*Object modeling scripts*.

start

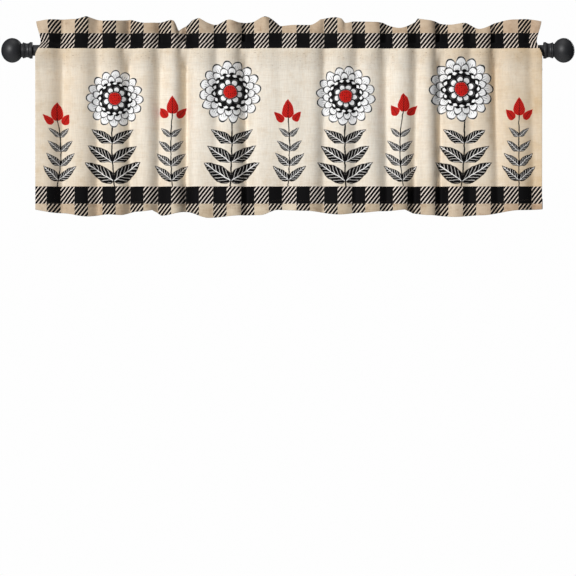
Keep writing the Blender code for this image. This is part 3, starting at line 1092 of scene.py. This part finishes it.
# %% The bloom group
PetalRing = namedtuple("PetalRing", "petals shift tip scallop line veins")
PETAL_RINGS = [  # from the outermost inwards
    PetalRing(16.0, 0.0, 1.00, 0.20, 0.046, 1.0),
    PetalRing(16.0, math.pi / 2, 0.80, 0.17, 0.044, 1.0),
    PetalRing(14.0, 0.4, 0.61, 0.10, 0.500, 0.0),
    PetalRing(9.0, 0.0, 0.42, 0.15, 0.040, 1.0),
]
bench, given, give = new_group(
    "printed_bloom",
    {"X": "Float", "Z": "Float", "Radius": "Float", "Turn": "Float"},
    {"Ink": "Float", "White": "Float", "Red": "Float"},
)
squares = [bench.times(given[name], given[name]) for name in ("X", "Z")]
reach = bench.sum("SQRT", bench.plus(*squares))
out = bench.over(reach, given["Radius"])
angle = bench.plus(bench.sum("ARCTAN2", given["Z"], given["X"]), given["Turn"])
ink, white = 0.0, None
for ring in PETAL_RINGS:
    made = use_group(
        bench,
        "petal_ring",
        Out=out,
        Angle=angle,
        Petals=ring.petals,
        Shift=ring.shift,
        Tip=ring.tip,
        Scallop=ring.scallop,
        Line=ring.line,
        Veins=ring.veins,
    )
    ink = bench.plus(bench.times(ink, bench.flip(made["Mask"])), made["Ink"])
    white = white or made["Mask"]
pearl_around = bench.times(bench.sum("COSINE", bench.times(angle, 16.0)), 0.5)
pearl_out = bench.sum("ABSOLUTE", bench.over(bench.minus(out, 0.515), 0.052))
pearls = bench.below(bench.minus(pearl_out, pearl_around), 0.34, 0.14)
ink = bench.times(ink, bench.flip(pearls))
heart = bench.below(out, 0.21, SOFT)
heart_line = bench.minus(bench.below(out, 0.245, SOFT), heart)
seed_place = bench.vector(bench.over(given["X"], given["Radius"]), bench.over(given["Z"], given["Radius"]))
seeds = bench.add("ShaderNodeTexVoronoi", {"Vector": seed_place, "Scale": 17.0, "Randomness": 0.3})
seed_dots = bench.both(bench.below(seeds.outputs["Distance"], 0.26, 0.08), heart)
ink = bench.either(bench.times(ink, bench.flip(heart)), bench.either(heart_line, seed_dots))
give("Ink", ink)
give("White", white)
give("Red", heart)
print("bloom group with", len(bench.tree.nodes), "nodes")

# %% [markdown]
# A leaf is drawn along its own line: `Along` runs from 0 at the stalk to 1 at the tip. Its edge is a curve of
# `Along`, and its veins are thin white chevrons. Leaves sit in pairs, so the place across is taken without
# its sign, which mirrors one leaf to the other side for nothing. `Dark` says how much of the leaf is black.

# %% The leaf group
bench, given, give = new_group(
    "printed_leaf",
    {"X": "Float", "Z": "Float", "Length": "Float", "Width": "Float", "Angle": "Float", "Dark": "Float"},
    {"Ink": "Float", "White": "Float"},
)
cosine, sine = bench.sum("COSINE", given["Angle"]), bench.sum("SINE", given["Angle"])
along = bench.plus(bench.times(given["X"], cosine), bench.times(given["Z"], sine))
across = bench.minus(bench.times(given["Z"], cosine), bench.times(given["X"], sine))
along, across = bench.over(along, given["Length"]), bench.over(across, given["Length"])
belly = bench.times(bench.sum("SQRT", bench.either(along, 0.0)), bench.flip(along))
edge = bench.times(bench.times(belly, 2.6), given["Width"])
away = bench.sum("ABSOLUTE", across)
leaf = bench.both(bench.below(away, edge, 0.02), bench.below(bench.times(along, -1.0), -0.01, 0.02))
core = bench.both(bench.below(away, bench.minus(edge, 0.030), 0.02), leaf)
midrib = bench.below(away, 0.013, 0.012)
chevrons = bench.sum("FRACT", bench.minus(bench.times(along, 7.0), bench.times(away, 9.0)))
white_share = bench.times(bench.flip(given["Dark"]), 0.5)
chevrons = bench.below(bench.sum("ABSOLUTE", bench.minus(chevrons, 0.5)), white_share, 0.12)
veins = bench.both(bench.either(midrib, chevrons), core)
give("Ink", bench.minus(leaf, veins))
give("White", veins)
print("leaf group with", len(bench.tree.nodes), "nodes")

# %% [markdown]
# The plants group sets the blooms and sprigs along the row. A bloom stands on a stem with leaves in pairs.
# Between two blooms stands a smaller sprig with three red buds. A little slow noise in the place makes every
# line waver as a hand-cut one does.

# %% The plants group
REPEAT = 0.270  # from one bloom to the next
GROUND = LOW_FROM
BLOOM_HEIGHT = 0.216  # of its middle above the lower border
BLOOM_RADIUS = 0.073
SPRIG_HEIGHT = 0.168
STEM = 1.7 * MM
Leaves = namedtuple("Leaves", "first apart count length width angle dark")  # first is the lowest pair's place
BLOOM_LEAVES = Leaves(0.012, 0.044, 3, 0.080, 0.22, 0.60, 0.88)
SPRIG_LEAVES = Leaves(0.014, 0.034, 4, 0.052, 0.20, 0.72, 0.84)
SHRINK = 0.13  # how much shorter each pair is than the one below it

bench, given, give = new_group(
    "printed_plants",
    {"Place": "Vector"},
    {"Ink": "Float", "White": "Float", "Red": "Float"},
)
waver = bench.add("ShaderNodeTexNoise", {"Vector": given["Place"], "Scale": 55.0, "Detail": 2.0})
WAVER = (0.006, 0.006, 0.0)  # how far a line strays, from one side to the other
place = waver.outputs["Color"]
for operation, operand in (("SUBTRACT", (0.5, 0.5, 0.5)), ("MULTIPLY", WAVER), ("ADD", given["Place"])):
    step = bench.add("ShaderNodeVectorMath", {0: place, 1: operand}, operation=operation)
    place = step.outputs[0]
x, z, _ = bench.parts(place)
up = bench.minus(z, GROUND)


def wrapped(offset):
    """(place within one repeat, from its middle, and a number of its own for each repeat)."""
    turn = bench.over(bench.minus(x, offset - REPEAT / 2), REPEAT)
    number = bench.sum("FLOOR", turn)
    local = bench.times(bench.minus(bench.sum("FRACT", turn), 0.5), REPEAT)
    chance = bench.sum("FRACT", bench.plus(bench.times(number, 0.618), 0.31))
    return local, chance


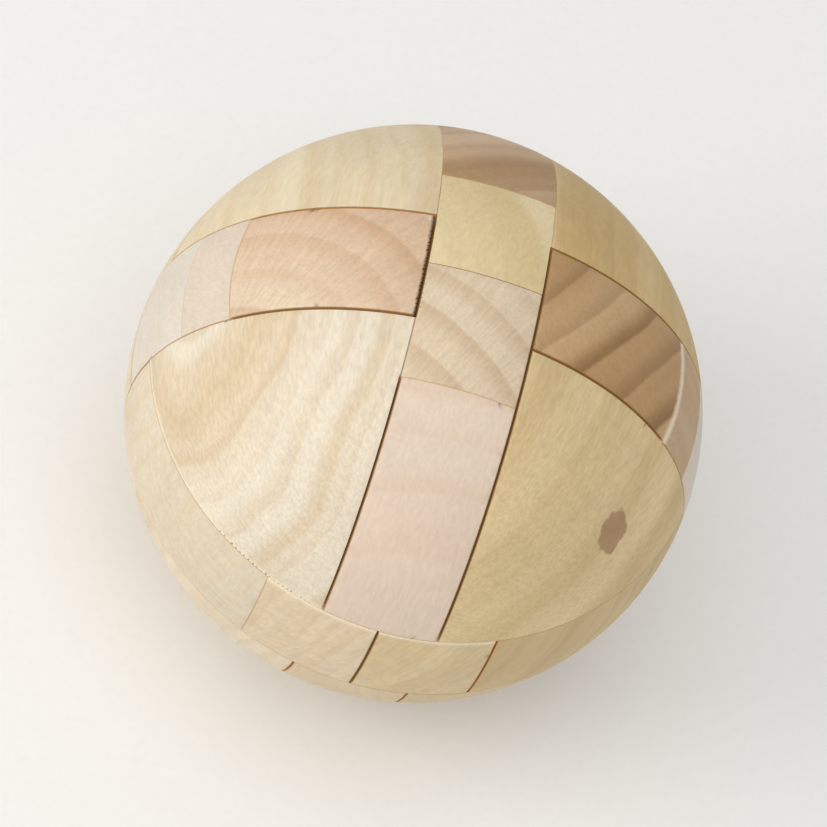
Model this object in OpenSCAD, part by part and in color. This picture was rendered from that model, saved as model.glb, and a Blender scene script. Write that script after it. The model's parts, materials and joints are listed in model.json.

end

*OBJECTIVE*. Reproduce the material above exactly; please quote every line of it.

*ANSWER IN FULL*.
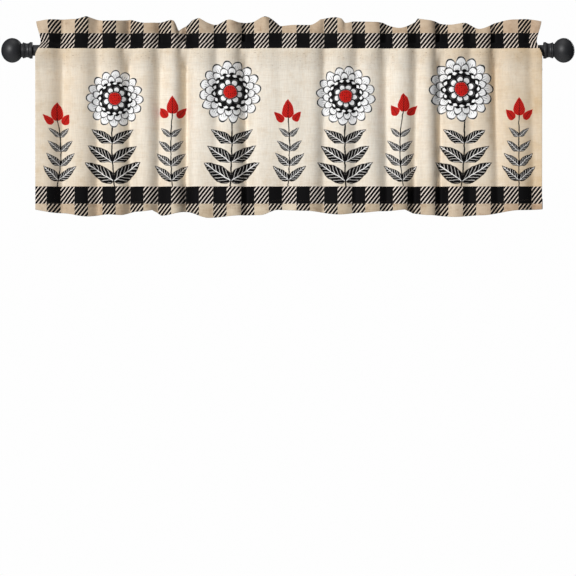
Keep writing the Blender code for this image. This is part 3, starting at line 1092 of scene.py. This part finishes it.
# %% The bloom group
PetalRing = namedtuple("PetalRing", "petals shift tip scallop line veins")
PETAL_RINGS = [  # from the outermost inwards
    PetalRing(16.0, 0.0, 1.00, 0.20, 0.046, 1.0),
    PetalRing(16.0, math.pi / 2, 0.80, 0.17, 0.044, 1.0),
    PetalRing(14.0, 0.4, 0.61, 0.10, 0.500, 0.0),
    PetalRing(9.0, 0.0, 0.42, 0.15, 0.040, 1.0),
]
bench, given, give = new_group(
    "printed_bloom",
    {"X": "Float", "Z": "Float", "Radius": "Float", "Turn": "Float"},
    {"Ink": "Float", "White": "Float", "Red": "Float"},
)
squares = [bench.times(given[name], given[name]) for name in ("X", "Z")]
reach = bench.sum("SQRT", bench.plus(*squares))
out = bench.over(reach, given["Radius"])
angle = bench.plus(bench.sum("ARCTAN2", given["Z"], given["X"]), given["Turn"])
ink, white = 0.0, None
for ring in PETAL_RINGS:
    made = use_group(
        bench,
        "petal_ring",
        Out=out,
        Angle=angle,
        Petals=ring.petals,
        Shift=ring.shift,
        Tip=ring.tip,
        Scallop=ring.scallop,
        Line=ring.line,
        Veins=ring.veins,
    )
    ink = bench.plus(bench.times(ink, bench.flip(made["Mask"])), made["Ink"])
    white = white or made["Mask"]
pearl_around = bench.times(bench.sum("COSINE", bench.times(angle, 16.0)), 0.5)
pearl_out = bench.sum("ABSOLUTE", bench.over(bench.minus(out, 0.515), 0.052))
pearls = bench.below(bench.minus(pearl_out, pearl_around), 0.34, 0.14)
ink = bench.times(ink, bench.flip(pearls))
heart = bench.below(out, 0.21, SOFT)
heart_line = bench.minus(bench.below(out, 0.245, SOFT), heart)
seed_place = bench.vector(bench.over(given["X"], given["Radius"]), bench.over(given["Z"], given["Radius"]))
seeds = bench.add("ShaderNodeTexVoronoi", {"Vector": seed_place, "Scale": 17.0, "Randomness": 0.3})
seed_dots = bench.both(bench.below(seeds.outputs["Distance"], 0.26, 0.08), heart)
ink = bench.either(bench.times(ink, bench.flip(heart)), bench.either(heart_line, seed_dots))
give("Ink", ink)
give("White", white)
give("Red", heart)
print("bloom group with", len(bench.tree.nodes), "nodes")

# %% [markdown]
# A leaf is drawn along its own line: `Along` runs from 0 at the stalk to 1 at the tip. Its edge is a curve of
# `Along`, and its veins are thin white chevrons. Leaves sit in pairs, so the place across is taken without
# its sign, which mirrors one leaf to the other side for nothing. `Dark` says how much of the leaf is black.

# %% The leaf group
bench, given, give = new_group(
    "printed_leaf",
    {"X": "Float", "Z": "Float", "Length": "Float", "Width": "Float", "Angle": "Float", "Dark": "Float"},
    {"Ink": "Float", "White": "Float"},
)
cosine, sine = bench.sum("COSINE", given["Angle"]), bench.sum("SINE", given["Angle"])
along = bench.plus(bench.times(given["X"], cosine), bench.times(given["Z"], sine))
across = bench.minus(bench.times(given["Z"], cosine), bench.times(given["X"], sine))
along, across = bench.over(along, given["Length"]), bench.over(across, given["Length"])
belly = bench.times(bench.sum("SQRT", bench.either(along, 0.0)), bench.flip(along))
edge = bench.times(bench.times(belly, 2.6), given["Width"])
away = bench.sum("ABSOLUTE", across)
leaf = bench.both(bench.below(away, edge, 0.02), bench.below(bench.times(along, -1.0), -0.01, 0.02))
core = bench.both(bench.below(away, bench.minus(edge, 0.030), 0.02), leaf)
midrib = bench.below(away, 0.013, 0.012)
chevrons = bench.sum("FRACT", bench.minus(bench.times(along, 7.0), bench.times(away, 9.0)))
white_share = bench.times(bench.flip(given["Dark"]), 0.5)
chevrons = bench.below(bench.sum("ABSOLUTE", bench.minus(chevrons, 0.5)), white_share, 0.12)
veins = bench.both(bench.either(midrib, chevrons), core)
give("Ink", bench.minus(leaf, veins))
give("White", veins)
print("leaf group with", len(bench.tree.nodes), "nodes")

# %% [markdown]
# The plants group sets the blooms and sprigs along the row. A bloom stands on a stem with leaves in pairs.
# Between two blooms stands a smaller sprig with three red buds. A little slow noise in the place makes every
# line waver as a hand-cut one does.

# %% The plants group
REPEAT = 0.270  # from one bloom to the next
GROUND = LOW_FROM
BLOOM_HEIGHT = 0.216  # of its middle above the lower border
BLOOM_RADIUS = 0.073
SPRIG_HEIGHT = 0.168
STEM = 1.7 * MM
Leaves = namedtuple("Leaves", "first apart count length width angle dark")  # first is the lowest pair's place
BLOOM_LEAVES = Leaves(0.012, 0.044, 3, 0.080, 0.22, 0.60, 0.88)
SPRIG_LEAVES = Leaves(0.014, 0.034, 4, 0.052, 0.20, 0.72, 0.84)
SHRINK = 0.13  # how much shorter each pair is than the one below it

bench, given, give = new_group(
    "printed_plants",
    {"Place": "Vector"},
    {"Ink": "Float", "White": "Float", "Red": "Float"},
)
waver = bench.add("ShaderNodeTexNoise", {"Vector": given["Place"], "Scale": 55.0, "Detail": 2.0})
WAVER = (0.006, 0.006, 0.0)  # how far a line strays, from one side to the other
place = waver.outputs["Color"]
for operation, operand in (("SUBTRACT", (0.5, 0.5, 0.5)), ("MULTIPLY", WAVER), ("ADD", given["Place"])):
    step = bench.add("ShaderNodeVectorMath", {0: place, 1: operand}, operation=operation)
    place = step.outputs[0]
x, z, _ = bench.parts(place)
up = bench.minus(z, GROUND)


def wrapped(offset):
    """(place within one repeat, from its middle, and a number of its own for each repeat)."""
    turn = bench.over(bench.minus(x, offset - REPEAT / 2), REPEAT)
    number = bench.sum("FLOOR", turn)
    local = bench.times(bench.minus(bench.sum("FRACT", turn), 0.5), REPEAT)
    chance = bench.sum("FRACT", bench.plus(bench.times(number, 0.618), 0.31))
    return local, chance


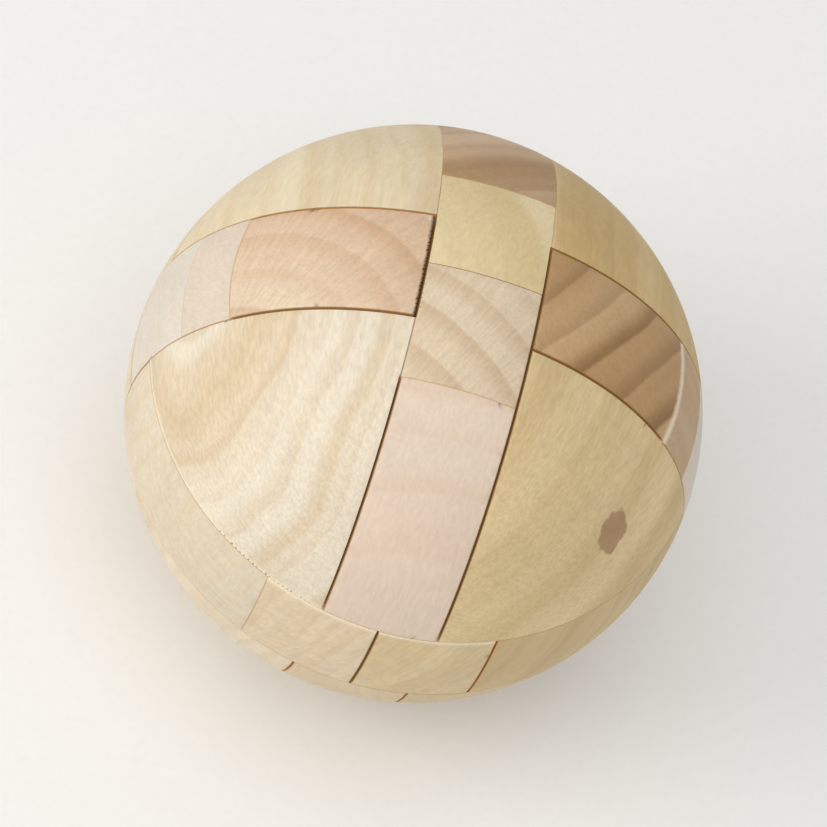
Model this object in OpenSCAD, part by part and in color. This picture was rendered from that model, saved as model.glb, and a Blender scene script. Write that script after it. The model's parts, materials and joints are listed in model.json.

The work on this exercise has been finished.